India’s increasing COVID-19 caseload yesterday made the Asian giant the pandemic’s second-worst-hit country behind the US as its efforts to head off economic disaster gain urgency.
The 90,802 cases added in the past 24 hours pushed India’s total past Brazil with 4.2 million cases.
India is only behind the US, where more than 6.2 million people have been infected, according to Johns Hopkins University.
Photo: AFP
The Indian Ministry of Health also reported 1,016 deaths for a total of 71,642, the third-highest national toll.
The world’s second-most populous country with 1.4 billion people, India has been recording the world’s largest daily increases in COVID-19 cases for almost a month.
Despite more than 2 million new cases in the past month and the novel coronavirus spreading through the country’s smaller towns and villages, the Indian government has continued relaxing restrictions to try and resuscitate the economy.

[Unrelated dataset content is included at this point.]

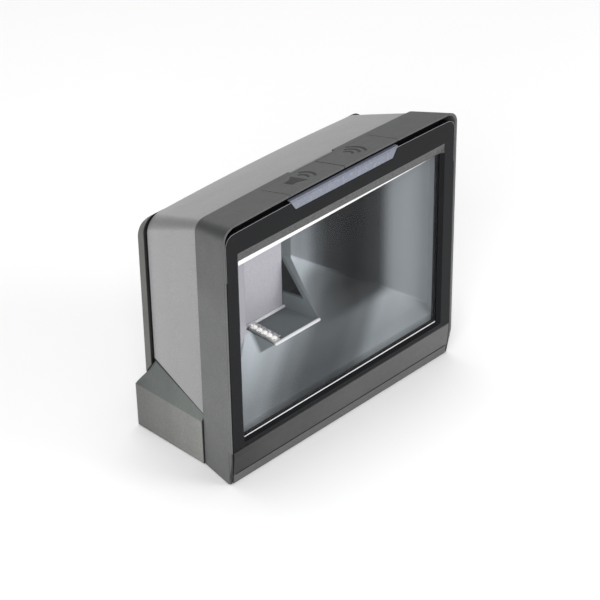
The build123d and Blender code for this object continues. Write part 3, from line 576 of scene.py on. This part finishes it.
def decal(name, node, body, shapes):
    """Thin printed shapes laid on the top of a key. Each shape is a closed outline of (x, distance) in mm."""
    height = drape(node)
    bm = bmesh.new()
    for outline in shapes:
        lower = [bm.verts.new(at(x, d, 0) + Vector((0, 0, height(x, d) + INK_GAP))) for x, d in outline]
        upper = [bm.verts.new(v.co + Vector((0, 0, INK_DEPTH))) for v in lower]
        bm.faces.new(upper)
        for i in range(len(lower)):
            j = (i + 1) % len(lower)
            bm.faces.new((lower[i], lower[j], upper[j], upper[i]))
    return piece(name, bm, MAT["icon"], body, smooth=False)


def wave(x, radius, half_angle, steps=10):
    """Outline of one sound wave: a narrow band along an arc that opens to the right."""
    angles = [math.radians(-half_angle + 2 * half_angle * k / steps) for k in range(steps + 1)]
    outer, inner = radius + WAVE_WIDTH / 2, radius - WAVE_WIDTH / 2
    there = [(x + outer * math.cos(a), SIGN_MIDDLE - outer * math.sin(a)) for a in angles]
    return there + [(x + inner * math.cos(a), SIGN_MIDDLE - inner * math.sin(a)) for a in reversed(angles)]


# loudspeaker sign on the left key, tone sign on the right key
decal("volume_sign", "volume_key", "volume_button", [
    [(-25.2, 13.9), (-22.0, 13.9), (-18.2, 16.6), (-18.2, 5.8), (-22.0, 8.5), (-25.2, 8.5)],
    wave(-18.6, 4.4, 48),
    wave(-18.6, 7.6, 44),
])
decal("tone_sign", "function_key", "function_button", [
    wave(11.4, 3.6, 54),
    wave(11.4, 6.6, 48),
    wave(11.4, 9.6, 42),
])

# reflector tray round the row of lamps, one cup to each lamp
TRAY_LEFT, TRAY_WIDTH = -27.3, 4.6
TRAY_FRONT, TRAY_LENGTH = 20.0, 17.4
TRAY_FLOOR = 47.35
CUP_RADIUS, CUP_DEPTH = 1.15, 1.5
CUP_RISE, CUP_CURVE = 0.9, 1.3
GRAIN = 0.08
CUP_LINE = -25.2          # the lamps stand along this line
CUPS = [22.1 + 3.3 * k for k in range(5)]
ROWS, COLS = 60, 18
random.seed(7)
tray = bmesh.new()
grid = []
for r in range(ROWS + 1):
    line = []
    for c in range(COLS + 1):
        x = TRAY_LEFT + TRAY_WIDTH * c / COLS
        d = TRAY_FRONT + TRAY_LENGTH * r / ROWS
        away = math.hypot(x - CUP_LINE, min(abs(cup - d) for cup in CUPS))
        slope = max(0.0, away - CUP_RADIUS) ** CUP_CURVE * CUP_RISE
        rough = random.uniform(-GRAIN, GRAIN)
        line.append(tray.verts.new(at(x, d, TRAY_FLOOR + min(CUP_DEPTH, slope) + rough)))
    grid.append(line)
for r in range(ROWS):
    for c in range(COLS):
        tray.faces.new((grid[r][c], grid[r][c + 1], grid[r + 1][c + 1], grid[r + 1][c]))
piece("lamp_reflector", tray, MAT["reflector"])

# ---------------------------------------------------------------- floor, light and camera
floor_mesh = bpy.data.meshes.new("floor")
REACH = 6                 # half the floor's width, in metres
floor_mesh.from_pydata([(-REACH, -REACH, 0), (REACH, -REACH, 0), (REACH, REACH, 0), (-REACH, REACH, 0)], [],
                       [(0, 1, 2, 3)])
floor = bpy.data.objects.new("floor", floor_mesh)
scene.collection.objects.link(floor)
g = Graph("floor_white")
g.set(Base_Color=g.mix(g.spread(g.noise(2.0, 2.0), 0.0, 1.0), (0.9, 0.9, 0.9), (0.93, 0.93, 0.93)),
      Roughness=0.9, Specular_IOR_Level=0.1)
floor_mesh.materials.append(g.mat)

# even light from all round, and plain white paper where the camera looks past the floor
world = bpy.data.worlds.new("studio")
scene.world = world
world.use_nodes = True
sky = world.node_tree
dome = sky.nodes["Background"]
dome.inputs["Color"].default_value = (1.0, 1.0, 1.0, 1.0)
dome.inputs["Strength"].default_value = 0.42
paper = sky.nodes.new("ShaderNodeBackground")
paper.inputs["Color"].default_value = (1.0, 1.0, 1.0, 1.0)
paper.inputs["Strength"].default_value = 1.0
rays = sky.nodes.new("ShaderNodeLightPath")
choose = sky.nodes.new("ShaderNodeMixShader")
sky.links.new(rays.outputs["Is Camera Ray"], choose.inputs["Fac"])
sky.links.new(dome.outputs[0], choose.inputs[1])
sky.links.new(paper.outputs[0], choose.inputs[2])
sky.links.new(choose.outputs[0], sky.nodes["World Output"].inputs["Surface"])


def softbox(name, place, target, size, power):
    """Square area light that faces a target."""
    data = bpy.data.lights.new(name, "AREA")
    data.shape = "RECTANGLE"
    data.size = size
    data.size_y = size
    data.energy = power
    lamp = bpy.data.objects.new(name, data)
    lamp.location = place
    lamp.rotation_euler = (Vector(target) - Vector(place)).to_track_quat("-Z", "Y").to_euler()
    scene.collection.objects.link(lamp)


softbox("key_light", (-1.2, -0.9, 1.0), (0, 0, 0.05), 0.9, 16.0)
softbox("top_light", (0.1, 0.2, 1.7), (0, 0, 0.05), 1.2, 14.0)
softbox("fill_light", (0.9, -1.4, 0.8), (0, 0, 0.06), 0.8, 10.0)

view = scene.view_settings
view.view_transform = "Standard"
view.look = "None"
view.exposure = 0.0

# camera turned round the object, tilted down and rolled a little
CAMERA_PLACE = (-0.6096, -0.6122, 0.6092)
azimuth, elevation, roll = (math.radians(v) for v in (-45.07, 32.83, -0.92))
flat = math.cos(elevation)
back = Vector((math.sin(azimuth) * flat, -math.cos(azimuth) * flat, math.sin(elevation)))
right = Vector((math.cos(azimuth), math.sin(azimuth), 0.0))
up = back.cross(right)
turned = (right * math.cos(roll) + up * math.sin(roll), up * math.cos(roll) - right * math.sin(roll), back)
camera_data = bpy.data.cameras.new("camera")
camera_data.sensor_width = 36.0
camera_data.lens = 129.58
camera_data.clip_start = 0.05
camera_data.clip_end = 30.0
camera = bpy.data.objects.new("camera", camera_data)
camera.matrix_world = Matrix.Translation(CAMERA_PLACE) @ Matrix(turned).transposed().to_4x4()
scene.collection.objects.link(camera)
scene.camera = camera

Yesterday, the Delhi Metro — a rapid transit system that serves India’s sprawling capital, New Delhi, and adjoining areas — resumed operations after five months.
Only asymptomatic people were allowed to board the trains, with masks, social distancing and temperature checks mandatory.
“We are on our way. It’s been 169 days since we’ve seen you!” the official Twitter account of Delhi Metro tweeted.
The capital’s metro train network is India’s largest rapid transport system.
Before closing down in March, the packed trains carried an average of 2.6 million passengers daily.
The reopening comes after India’s economy shrank faster than any other major nation’s, nearly 24 percent last quarter.
India’s economic pain dates to the demonetization of the nation’s currency in 2016 and a hasty rollout of a goods and services tax the next year.
However, the harsh virus lockdown that started on March 24 further exacerbated the country’s economic woes.
When Indian Prime Minister Narendra Modi ordered 1.4 billion Indians to stay indoors, the whole economy shut down within four hours.
Millions of people lost their jobs instantly and tens of thousands of migrant workers, out of money and fearing starvation, poured out of cities and headed back to villages.